### INSTRUCTION
Extract each line of the data and write it out again exactly.

3D code data:

--------

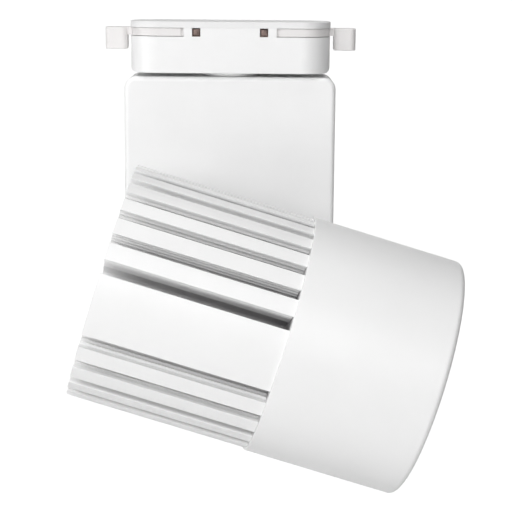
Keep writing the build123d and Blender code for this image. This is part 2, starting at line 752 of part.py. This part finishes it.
for number, place in enumerate(holder_screw_places, start=1):
    with BuildPart() as holder_screw:
        with BuildSketch(lamp_plane.offset(base_front)):
            with Locations(place):
                Circle(HOLDER_SCREW_RADIUS)
        extrude(amount=holder_face - base_front)
        with BuildSketch(lamp_plane.offset(holder_face - SCREW_HEAD)):
            with Locations(place):
                Circle(SCREW_HEAD_RADIUS)
        extrude(amount=SCREW_HEAD)
        head_rims = holder_screw.edges().filter_by(GeomType.CIRCLE).group_by(SortBy.RADIUS)[-1]
        chamfer(head_rims, EDGE_BREAK)
    save(holder_screw, f"led_holder_screw_{number}")

# ---------------------------------------------------------------- reflector, glass and gasket
REFLECTOR_FRONT = 70.0
REFLECTOR_SMALL = 10.5
REFLECTOR_LARGE = 40.5
REFLECTOR_WALL = 1.0
REFLECTOR_FOOT = 2.5
BOWL_START = (1.0, 0.35)
BOWL_END = (0.32, 1.0)
GASKET_BORE = 41.2
GASKET_THICK = 1.0
GLASS_RADIUS = 44.0
GLASS_THICK = 3.0
rim_back = REFLECTOR_FRONT - REFLECTOR_WALL
glass_back = REFLECTOR_FRONT + GASKET_THICK
glass_front = glass_back + GLASS_THICK

with BuildPart() as reflector:
    with BuildSketch(lamp_section):
        with BuildLine():
            inner = Spline(
                (REFLECTOR_SMALL, holder_face),
                (REFLECTOR_LARGE, REFLECTOR_FRONT),
                tangents=(BOWL_START, BOWL_END),
            )
            outer = Spline(
                (REFLECTOR_LARGE + REFLECTOR_WALL, rim_back),
                (REFLECTOR_SMALL + REFLECTOR_FOOT, holder_face),
                tangents=((-BOWL_END[0], -BOWL_END[1]), (-BOWL_START[0], -BOWL_START[1])),
            )
            Polyline(inner @ 1, (GLASS_RADIUS, REFLECTOR_FRONT), (GLASS_RADIUS, rim_back), outer @ 0)
            Line(outer @ 1, inner @ 0)
        make_face()
    revolve(axis=Axis(lamp_plane.origin, lamp_plane.z_dir))
save(reflector, "reflector")

gasket = ring(lamp_plane.offset(REFLECTOR_FRONT), GLASS_RADIUS, GASKET_BORE, GASKET_THICK)
save(gasket, "lens_gasket")

with BuildPart() as lens_glass:
    with BuildSketch(lamp_plane.offset(glass_back)):
        Circle(GLASS_RADIUS)
    extrude(amount=GLASS_THICK)
    chamfer(lens_glass.edges().filter_by(GeomType.CIRCLE), EDGE_BREAK)
save(lens_glass, "lens_glass")

# ---------------------------------------------------------------- front cover
INNER_RADIUS = COVER_RADIUS - COVER_WALL
MOUTH_RADIUS = 42.6
MOUTH_ROUND = 0.5
LIP_RADIUS = 42.0
SEAT_RADIUS = GLASS_RADIUS + 0.1
SEAT_BACK = REFLECTOR_FRONT - 2.0
SEAT_SLOPE = 4.0

with BuildPart() as front_cover:
    with BuildSketch(lamp_section) as cover_profile:
        with BuildLine():
            Polyline(
                (INNER_RADIUS, cover_back),
                (COVER_RADIUS, cover_back),
                (COVER_RADIUS, COVER_FRONT),
                (MOUTH_RADIUS, COVER_FRONT),
                (LIP_RADIUS, glass_front),
                (SEAT_RADIUS, glass_front),
                (SEAT_RADIUS, SEAT_BACK),
                (INNER_RADIUS, SEAT_BACK - SEAT_SLOPE),
                close=True,
            )
        make_face()
        for corner, radius in (
            ((COVER_RADIUS, COVER_FRONT), COVER_ROUND),
            ((COVER_RADIUS, cover_back), LAND_ROUND),
            ((MOUTH_RADIUS, COVER_FRONT), MOUTH_ROUND),
        ):
            fillet(cover_profile.vertices().sort_by_distance(corner)[0], radius)
    revolve(axis=Axis(lamp_plane.origin, lamp_plane.z_dir))
save(front_cover, "front_cover")
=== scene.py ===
import json
import math

import bmesh
import bpy
from mathutils import Matrix, Vector


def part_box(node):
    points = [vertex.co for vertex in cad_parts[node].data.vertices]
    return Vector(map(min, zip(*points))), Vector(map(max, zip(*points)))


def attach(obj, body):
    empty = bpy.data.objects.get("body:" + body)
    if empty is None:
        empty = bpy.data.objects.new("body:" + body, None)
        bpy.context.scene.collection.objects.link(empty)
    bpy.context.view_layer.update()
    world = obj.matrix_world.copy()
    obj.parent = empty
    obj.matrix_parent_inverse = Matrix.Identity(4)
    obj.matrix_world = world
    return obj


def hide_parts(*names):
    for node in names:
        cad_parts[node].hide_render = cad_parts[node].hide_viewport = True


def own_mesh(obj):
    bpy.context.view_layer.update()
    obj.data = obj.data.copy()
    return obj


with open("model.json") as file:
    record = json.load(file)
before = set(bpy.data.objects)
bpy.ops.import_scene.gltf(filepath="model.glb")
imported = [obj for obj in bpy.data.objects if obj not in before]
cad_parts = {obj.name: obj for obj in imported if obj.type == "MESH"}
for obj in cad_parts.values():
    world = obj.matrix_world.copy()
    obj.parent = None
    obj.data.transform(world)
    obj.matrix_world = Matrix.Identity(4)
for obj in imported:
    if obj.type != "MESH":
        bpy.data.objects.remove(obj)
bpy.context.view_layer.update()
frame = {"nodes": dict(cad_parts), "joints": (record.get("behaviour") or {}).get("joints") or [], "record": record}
NODES = frame["nodes"]
scene = bpy.context.scene

# Track spotlight.  Frame: metres, +Z up, X along the track, -Y towards the lamp head's side.

# ---------------------------------------------------------------- places read from the frame
MM = 0.001
MICRON = 0.000001
joints = {joint["name"]: joint for joint in frame["joints"]}
PIVOT_Z = joints["tilt"]["pos_m"][2]
TILT = math.radians(-joints["tilt"]["range_deg"][0])
sink_low, sink_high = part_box("heat_sink")
SINK_RADIUS = (sink_high[1] - sink_low[1]) / 2
LAMP_AXIS_Y = (sink_high[1] + sink_low[1]) / 2
BEAM = Vector((math.cos(TILT), 0, -math.sin(TILT)))
ACROSS = Vector((math.sin(TILT), 0, math.cos(TILT)))
OUTWARD = Vector((0, -1, 0))
LAMP_CENTRE = Vector((0, LAMP_AXIS_Y, PIVOT_Z))
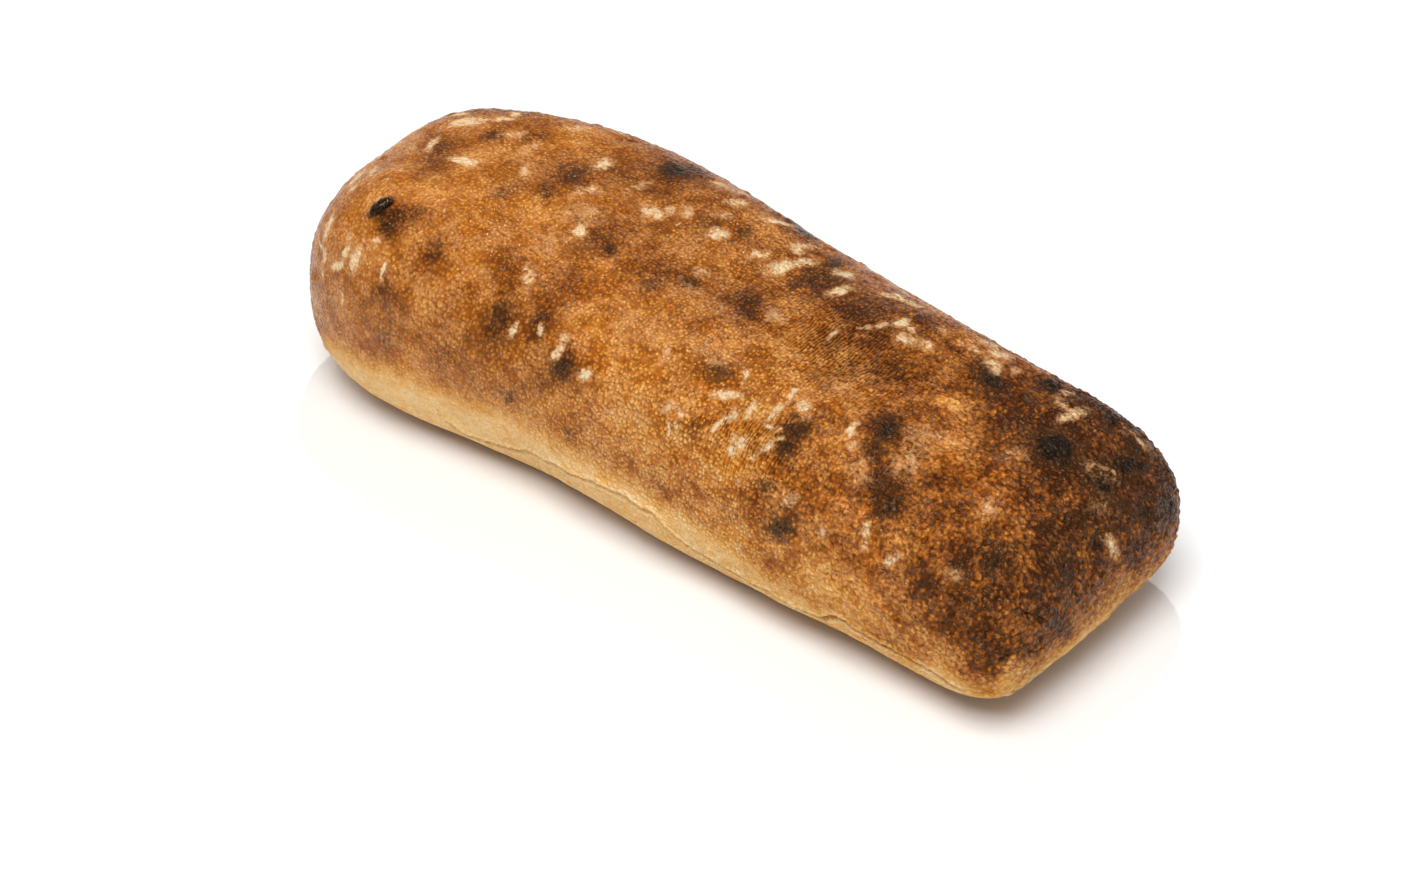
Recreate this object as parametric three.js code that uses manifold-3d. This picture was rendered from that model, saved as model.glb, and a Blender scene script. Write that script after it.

--------

### OUTPUT
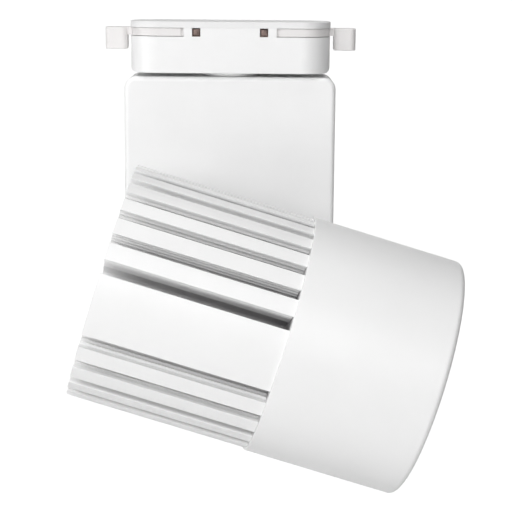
Keep writing the build123d and Blender code for this image. This is part 2, starting at line 752 of part.py. This part finishes it.
for number, place in enumerate(holder_screw_places, start=1):
    with BuildPart() as holder_screw:
        with BuildSketch(lamp_plane.offset(base_front)):
            with Locations(place):
                Circle(HOLDER_SCREW_RADIUS)
        extrude(amount=holder_face - base_front)
        with BuildSketch(lamp_plane.offset(holder_face - SCREW_HEAD)):
            with Locations(place):
                Circle(SCREW_HEAD_RADIUS)
        extrude(amount=SCREW_HEAD)
        head_rims = holder_screw.edges().filter_by(GeomType.CIRCLE).group_by(SortBy.RADIUS)[-1]
        chamfer(head_rims, EDGE_BREAK)
    save(holder_screw, f"led_holder_screw_{number}")

# ---------------------------------------------------------------- reflector, glass and gasket
REFLECTOR_FRONT = 70.0
REFLECTOR_SMALL = 10.5
REFLECTOR_LARGE = 40.5
REFLECTOR_WALL = 1.0
REFLECTOR_FOOT = 2.5
BOWL_START = (1.0, 0.35)
BOWL_END = (0.32, 1.0)
GASKET_BORE = 41.2
GASKET_THICK = 1.0
GLASS_RADIUS = 44.0
GLASS_THICK = 3.0
rim_back = REFLECTOR_FRONT - REFLECTOR_WALL
glass_back = REFLECTOR_FRONT + GASKET_THICK
glass_front = glass_back + GLASS_THICK

with BuildPart() as reflector:
    with BuildSketch(lamp_section):
        with BuildLine():
            inner = Spline(
                (REFLECTOR_SMALL, holder_face),
                (REFLECTOR_LARGE, REFLECTOR_FRONT),
                tangents=(BOWL_START, BOWL_END),
            )
            outer = Spline(
                (REFLECTOR_LARGE + REFLECTOR_WALL, rim_back),
                (REFLECTOR_SMALL + REFLECTOR_FOOT, holder_face),
                tangents=((-BOWL_END[0], -BOWL_END[1]), (-BOWL_START[0], -BOWL_START[1])),
            )
            Polyline(inner @ 1, (GLASS_RADIUS, REFLECTOR_FRONT), (GLASS_RADIUS, rim_back), outer @ 0)
            Line(outer @ 1, inner @ 0)
        make_face()
    revolve(axis=Axis(lamp_plane.origin, lamp_plane.z_dir))
save(reflector, "reflector")

gasket = ring(lamp_plane.offset(REFLECTOR_FRONT), GLASS_RADIUS, GASKET_BORE, GASKET_THICK)
save(gasket, "lens_gasket")

with BuildPart() as lens_glass:
    with BuildSketch(lamp_plane.offset(glass_back)):
        Circle(GLASS_RADIUS)
    extrude(amount=GLASS_THICK)
    chamfer(lens_glass.edges().filter_by(GeomType.CIRCLE), EDGE_BREAK)
save(lens_glass, "lens_glass")

# ---------------------------------------------------------------- front cover
INNER_RADIUS = COVER_RADIUS - COVER_WALL
MOUTH_RADIUS = 42.6
MOUTH_ROUND = 0.5
LIP_RADIUS = 42.0
SEAT_RADIUS = GLASS_RADIUS + 0.1
SEAT_BACK = REFLECTOR_FRONT - 2.0
SEAT_SLOPE = 4.0

with BuildPart() as front_cover:
    with BuildSketch(lamp_section) as cover_profile:
        with BuildLine():
            Polyline(
                (INNER_RADIUS, cover_back),
                (COVER_RADIUS, cover_back),
                (COVER_RADIUS, COVER_FRONT),
                (MOUTH_RADIUS, COVER_FRONT),
                (LIP_RADIUS, glass_front),
                (SEAT_RADIUS, glass_front),
                (SEAT_RADIUS, SEAT_BACK),
                (INNER_RADIUS, SEAT_BACK - SEAT_SLOPE),
                close=True,
            )
        make_face()
        for corner, radius in (
            ((COVER_RADIUS, COVER_FRONT), COVER_ROUND),
            ((COVER_RADIUS, cover_back), LAND_ROUND),
            ((MOUTH_RADIUS, COVER_FRONT), MOUTH_ROUND),
        ):
            fillet(cover_profile.vertices().sort_by_distance(corner)[0], radius)
    revolve(axis=Axis(lamp_plane.origin, lamp_plane.z_dir))
save(front_cover, "front_cover")
=== scene.py ===
import json
import math

import bmesh
import bpy
from mathutils import Matrix, Vector


def part_box(node):
    points = [vertex.co for vertex in cad_parts[node].data.vertices]
    return Vector(map(min, zip(*points))), Vector(map(max, zip(*points)))


def attach(obj, body):
    empty = bpy.data.objects.get("body:" + body)
    if empty is None:
        empty = bpy.data.objects.new("body:" + body, None)
        bpy.context.scene.collection.objects.link(empty)
    bpy.context.view_layer.update()
    world = obj.matrix_world.copy()
    obj.parent = empty
    obj.matrix_parent_inverse = Matrix.Identity(4)
    obj.matrix_world = world
    return obj


def hide_parts(*names):
    for node in names:
        cad_parts[node].hide_render = cad_parts[node].hide_viewport = True


def own_mesh(obj):
    bpy.context.view_layer.update()
    obj.data = obj.data.copy()
    return obj


with open("model.json") as file:
    record = json.load(file)
before = set(bpy.data.objects)
bpy.ops.import_scene.gltf(filepath="model.glb")
imported = [obj for obj in bpy.data.objects if obj not in before]
cad_parts = {obj.name: obj for obj in imported if obj.type == "MESH"}
for obj in cad_parts.values():
    world = obj.matrix_world.copy()
    obj.parent = None
    obj.data.transform(world)
    obj.matrix_world = Matrix.Identity(4)
for obj in imported:
    if obj.type != "MESH":
        bpy.data.objects.remove(obj)
bpy.context.view_layer.update()
frame = {"nodes": dict(cad_parts), "joints": (record.get("behaviour") or {}).get("joints") or [], "record": record}
NODES = frame["nodes"]
scene = bpy.context.scene

# Track spotlight.  Frame: metres, +Z up, X along the track, -Y towards the lamp head's side.

# ---------------------------------------------------------------- places read from the frame
MM = 0.001
MICRON = 0.000001
joints = {joint["name"]: joint for joint in frame["joints"]}
PIVOT_Z = joints["tilt"]["pos_m"][2]
TILT = math.radians(-joints["tilt"]["range_deg"][0])
sink_low, sink_high = part_box("heat_sink")
SINK_RADIUS = (sink_high[1] - sink_low[1]) / 2
LAMP_AXIS_Y = (sink_high[1] + sink_low[1]) / 2
BEAM = Vector((math.cos(TILT), 0, -math.sin(TILT)))
ACROSS = Vector((math.sin(TILT), 0, math.cos(TILT)))
OUTWARD = Vector((0, -1, 0))
LAMP_CENTRE = Vector((0, LAMP_AXIS_Y, PIVOT_Z))
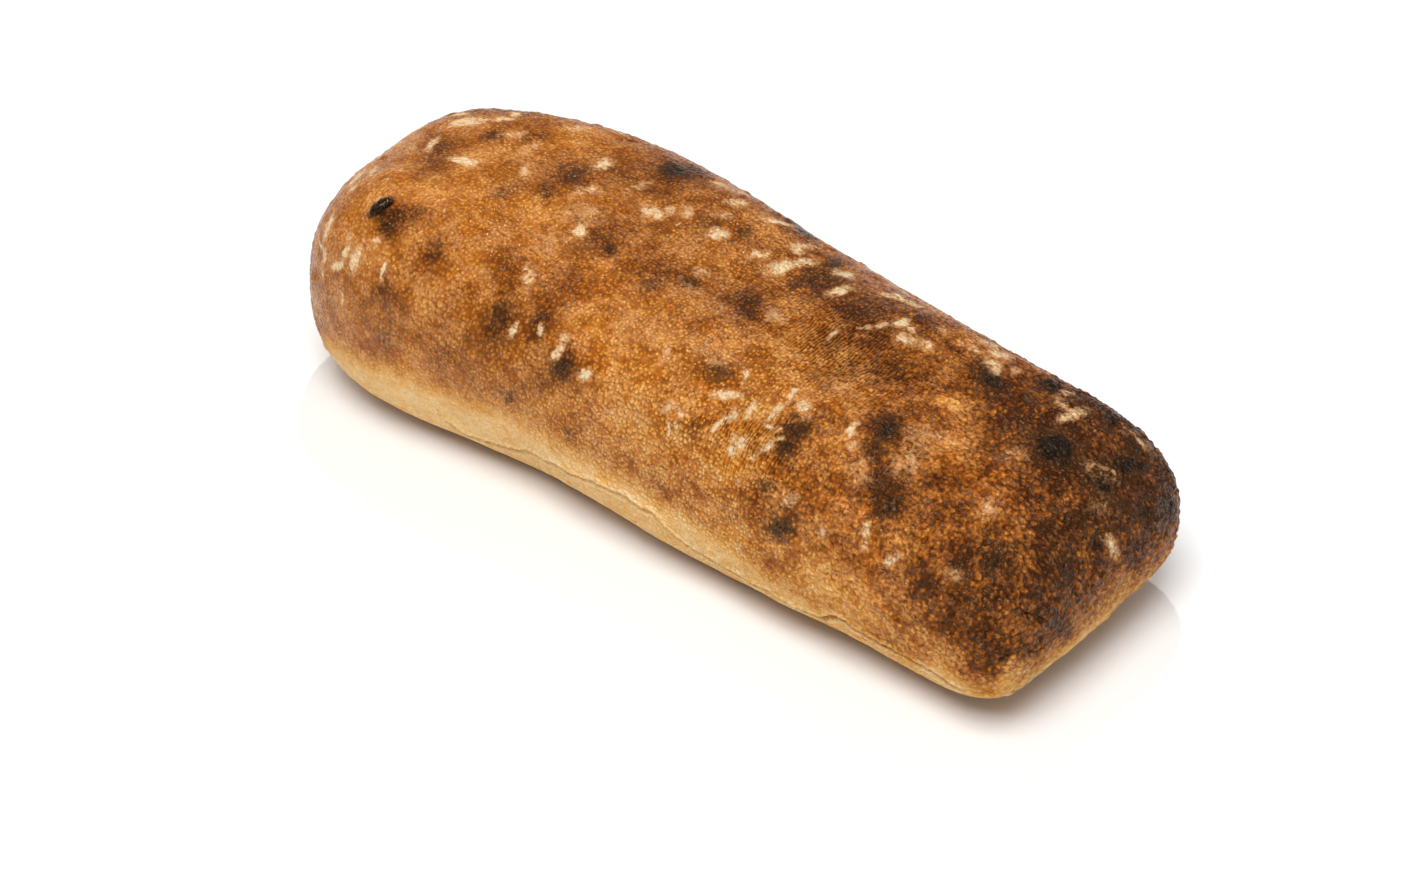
Recreate this object as parametric three.js code that uses manifold-3d. This picture was rendered from that model, saved as model.glb, and a Blender scene script. Write that script after it.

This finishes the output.